I have missed your monthly posts of “Books I Read This Month”! Any chance those will make a reappearance in 2019? Hope so! Happy New Year!
@Kate – I hope to get back to them. October I read a ton of books for a “best of the year” business book round up for the WSJ…and I kind of didn’t want to specifically list the books that were contenders but did NOT make the list. Then in November I didn’t read much because I was doing NaNoWriMo. In December…I just kind of let it slide. So! Hopefully back to the reading soon.
These are great ones. I notice a lot of them are daily habits. It reminds me of Ben Franklin’s daily checklist. I am curious as to what counts as “reaching out” for networking purposes. I send a lot of work emails in a day, but I’m guessing those don’t count as relationship building emails. I guess I’ll have to read the book, but I’m curious. This is something I want to work on for the new year.
@EB – I would think that it would be an email you were sending (not in response to something the other person sent) primarily for the purpose of establishing or deepening ties. So maybe emailing someone you just met at a conference, or someone a colleague mentioned you should get to know, or a former colleague you haven’t spoken with in a whole, or someone in your industry you saw quoted in an article and thought they made an interesting point.
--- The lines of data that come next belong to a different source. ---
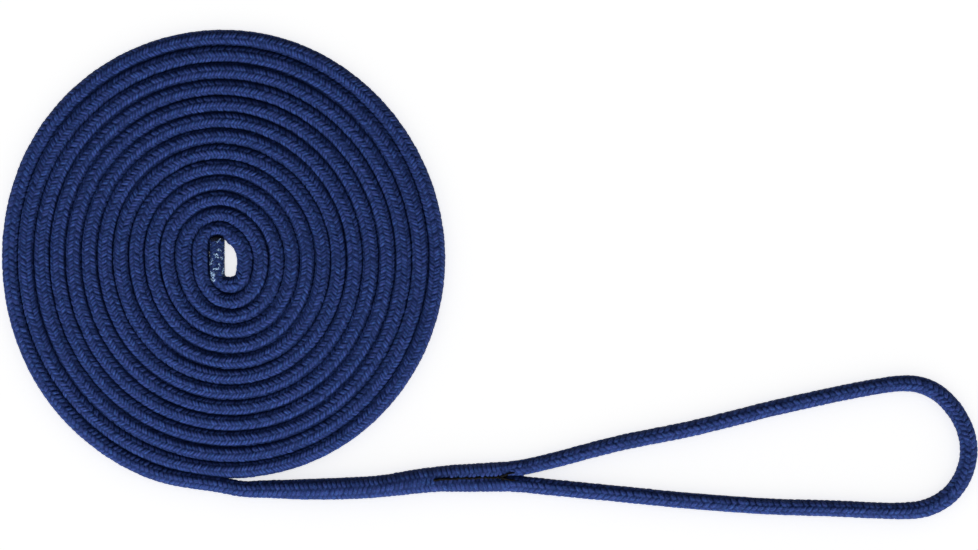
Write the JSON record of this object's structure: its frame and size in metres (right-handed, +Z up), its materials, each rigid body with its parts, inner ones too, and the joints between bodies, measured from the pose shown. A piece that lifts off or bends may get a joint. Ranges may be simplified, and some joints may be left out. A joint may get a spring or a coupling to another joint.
{
  "type": "coiled dock line",
  "caption": "Double-braid dock line in a flat spiral coil, with an eye splice lying open on a short lead and a heat-sealed bitter end.",
  "frame": {"origin": "on the ground under the middle of the whole line's bounding box", "axes": "+X from the coil towards the crown of the eye, +Y from the eye's side of the coil to its far side, +Z up from the ground that the line lies on"},
  "size_m": [0.7099, 0.3556, 0.0156],
  "materials": {
    "rope_cover": "royal blue braided nylon, low sheen",
    "rope_core": "undyed braided nylon",
    "twine": "black waxed whipping twine",
    "melted_end": "melted nylon, glossy",
    "clear_sleeve": "clear shrunk plastic film, glossy"
  },
  "bodies": {
    "root": {"coil_turns": "rope_cover", "lead_cover": "rope_cover", "lead_core": "rope_core", "splice_cover": "rope_cover", "splice_core": "rope_core", "buried_tail": "rope_core", "eye_cover": "rope_cover", "eye_core": "rope_core", "lock_stitching": "twine", "end_cover": "rope_cover", "end_core": "rope_core", "end_seal": "melted_end", "end_sleeve": "clear_sleeve"}
  },
  "joints": []
}
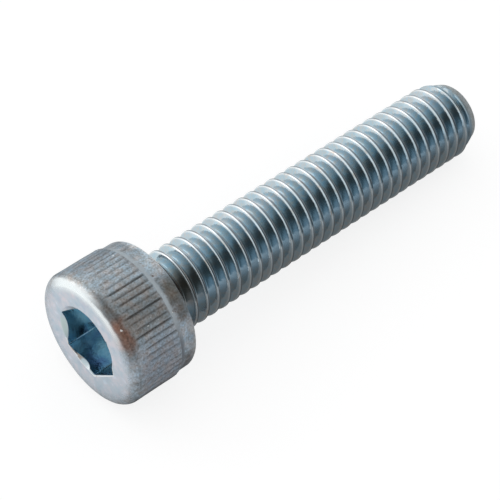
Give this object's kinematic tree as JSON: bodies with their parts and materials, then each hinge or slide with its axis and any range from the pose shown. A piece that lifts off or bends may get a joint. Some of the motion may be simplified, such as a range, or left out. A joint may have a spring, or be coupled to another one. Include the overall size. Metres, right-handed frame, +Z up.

Yes, this is 100% correct! A Reach Out email is a message that is not in response to something, but helps you create relationships or nurture connections that nudge you closer to your career goals.
I started the kindle app on my phone (instead of Facebook) a few years ago and it helps me read so much more. I am going to try the first one this year- I do walk to and from the train but this is a great idea for the middle of the day. Thanks for the list and Happy New Year!
Love the idea of mini-resolutions to break down yearlong (and often daunting) goals. Especially since it’s so easy to forget long term goals…this is why I also started doing monthly + weekly reviews.
Really like the idea of reaching out to one person per day, I’ll add that to my personal project for Feb. Thanks for this list Laura!
Thanks, Laura! This was a great post.